- _Data provided_:
* BEGIN *

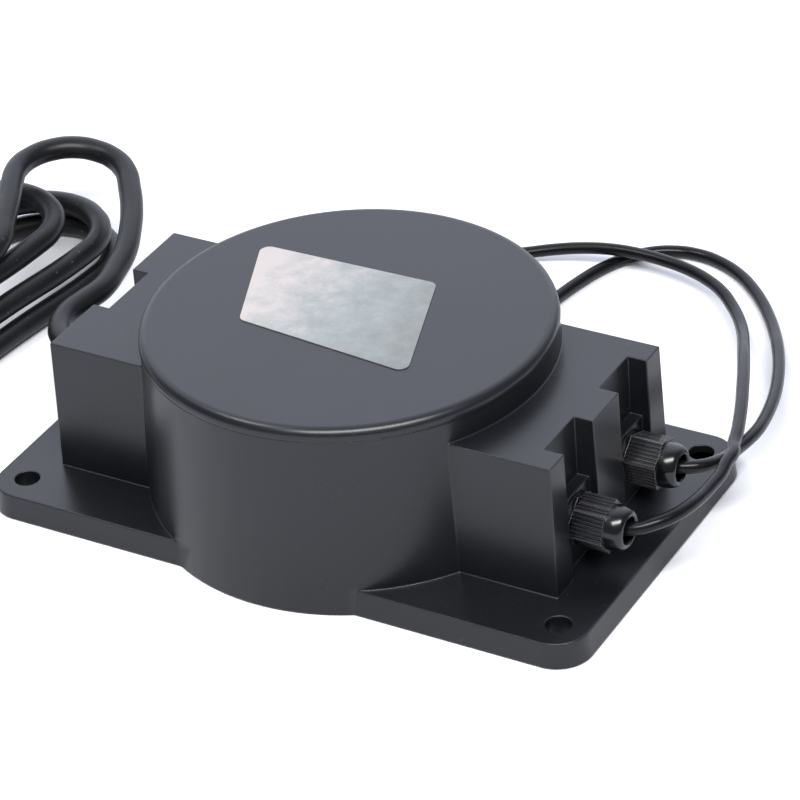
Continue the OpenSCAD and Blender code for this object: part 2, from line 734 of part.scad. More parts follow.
// Potting resin: fills the hollow round everything inside
module potting_resin() {
    color("#26282b")
        difference() {
            hollow();
            translate([0, 0, resin_recess / 2 - over / 2])
                cube([2 * flange_l, 2 * flange_w, resin_recess + over], center = true);
            core_ring(wrap_5);
            top_pad_solid();
            for (s = [-1, 1]) {
                at_output(s) translate([0, 0, -wall - body_tail]) cylinder(h = wall + body_tail, r = out_thread_r);
                along_x([splice_from, s * out_pitch / 2, gland_z], splice_r, splice_l);
                along_x([wire_end_x - over, s * out_pitch / 2, gland_z], wire_r, splice_l);
                along_x([splice_from + splice_hold, s * out_pitch / 2, gland_z], lead_d / 2, out_face_x - splice_from);
            }
            at_mains() {
                translate([0, 0, -wall - body_tail]) cylinder(h = wall + body_tail, r = mains_thread_r);
                translate([0, 0, -wall - locknut_t])
                    cylinder(h = locknut_t + over, r = mains_flats / sqrt(3), $fn = 6);
            }
            along_x([-mains_face_x, 0, gland_z], mains_d / 2, wall + tail_in);
            for (y = [-1, 1])
                along_x([mains_tail_end_x - over, y * wire_gap / 2, gland_z], wire_r, -mains_tail_end_x - core_od / 2);
            fuse_solid();
            crimp_solid();
        }
}

// Label stuck on the drum, left bare
module rating_label() {
    r = label_corner_r;
    half_l = label_l / 2 - r;
    half_w = label_w / 2 - r;
    color("#b4b6bd")
        translate([label_x, label_y, drum_h])
            rotate([0, 0, label_turn])
                linear_extrude(height = label_t)
                    offset(r = r)
                        polygon([
                            [-half_l - label_skew / 2, half_w - label_flare],
                            [half_l - label_skew / 2, half_w + label_flare],
                            [half_l + label_skew / 2, -half_w - label_flare],
                            [-half_l + label_skew / 2, -half_w + label_flare]
                        ]);
}

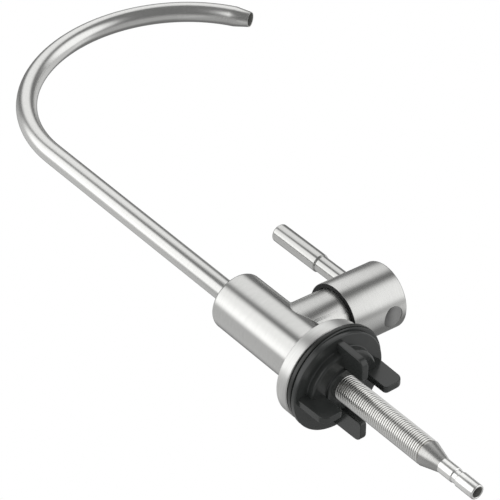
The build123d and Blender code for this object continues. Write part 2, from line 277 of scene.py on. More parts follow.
@dataclass(frozen=True)
class Moulded:
    """Moulded or sintered solid: plastic, rubber or ceramic.

    The eye sees a plain dull body whose fine mould texture spreads each highlight into a soft glow.
    """

    name: str
    light: str
    dark: str
    roughness: float
    roughness_change: float = 0.08
    grain: float = 0.5
    grain_depth: float = 0.003
    patch: float = 7.0
    ior: float = 1.5
    painted_shade_from: float = 0.0
    painted_shade_to: float = 0.0

    @cache
    def material(self) -> Material:
        """Build the material, once for all pieces that use it.

        Returns:
            A non-metal with mould texture and slow patches of gloss; its colour varies in slow patches,
            unless a range along X is set, where it is painted shade.
        """
        material = blank_material(self.name)
        tree = material.node_tree
        place = add_node(tree, "TexCoord").outputs["Object"]
        fine = add_node(tree, "TexNoise", {"Vector": place, "Scale": 1 / (self.grain * MM), "Detail": 3.0,
                                           "Roughness": 0.65}).outputs["Fac"]
        slow = add_node(tree, "TexNoise", {"Vector": place, "Scale": 1 / (self.patch * MM),
                                           "Detail": 4.0}).outputs["Fac"]
        # Painted shade: where a range along X is set, the colour darkens smoothly towards its low end instead
        # of in patches.
        if self.painted_shade_to:
            side = add_node(tree, "SeparateXYZ", {0: place}).outputs[0]
            cloud = add_node(tree, "MapRange", {
                "Value": side, "From Min": self.painted_shade_from * MM, "From Max": self.painted_shade_to * MM},
                interpolation_type="SMOOTHSTEP").outputs[0]
        else:
            cloud = add_node(tree, "MapRange", {"Value": slow, **SHARP_NOISE}).outputs[0]
        colour = add_node(tree, "Mix", {0: cloud, 6: linear(self.dark), 7: linear(self.light)},
                          data_type="RGBA").outputs[2]
        half = self.roughness_change / 2
        rough = add_node(tree, "MapRange", {"Value": slow, **FULL_NOISE, "To Min": self.roughness - half,
                                            "To Max": self.roughness + half}).outputs[0]
        shade(tree, fine, self.grain_depth, {"Base Color": colour, "Metallic": 0.0, "Roughness": rough,
                                             "IOR": self.ior})
        return material


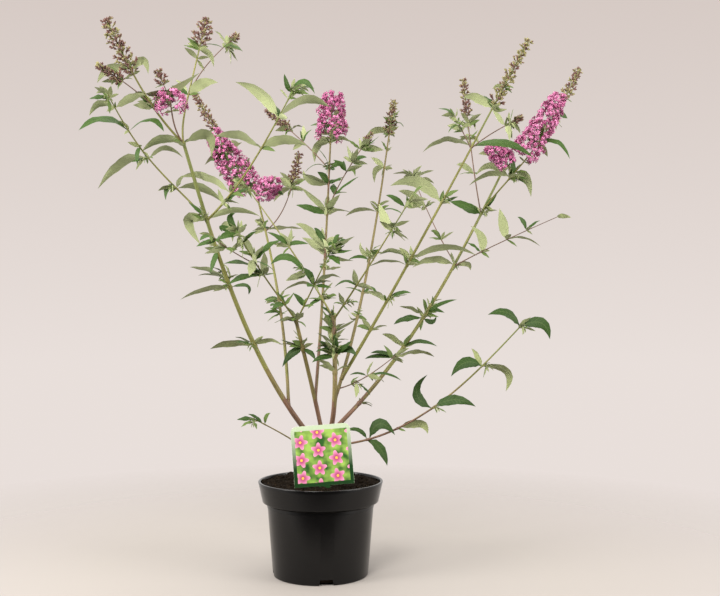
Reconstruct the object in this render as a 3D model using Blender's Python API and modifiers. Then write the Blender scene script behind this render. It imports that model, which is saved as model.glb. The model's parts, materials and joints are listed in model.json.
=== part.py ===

* END *

Look through the data above. Find each line with the string "follow" and copy it.

- _Written answer_:
Continue the OpenSCAD and Blender code for this object: part 2, from line 734 of part.scad. More parts follow.
The build123d and Blender code for this object continues. Write part 2, from line 277 of scene.py on. More parts follow.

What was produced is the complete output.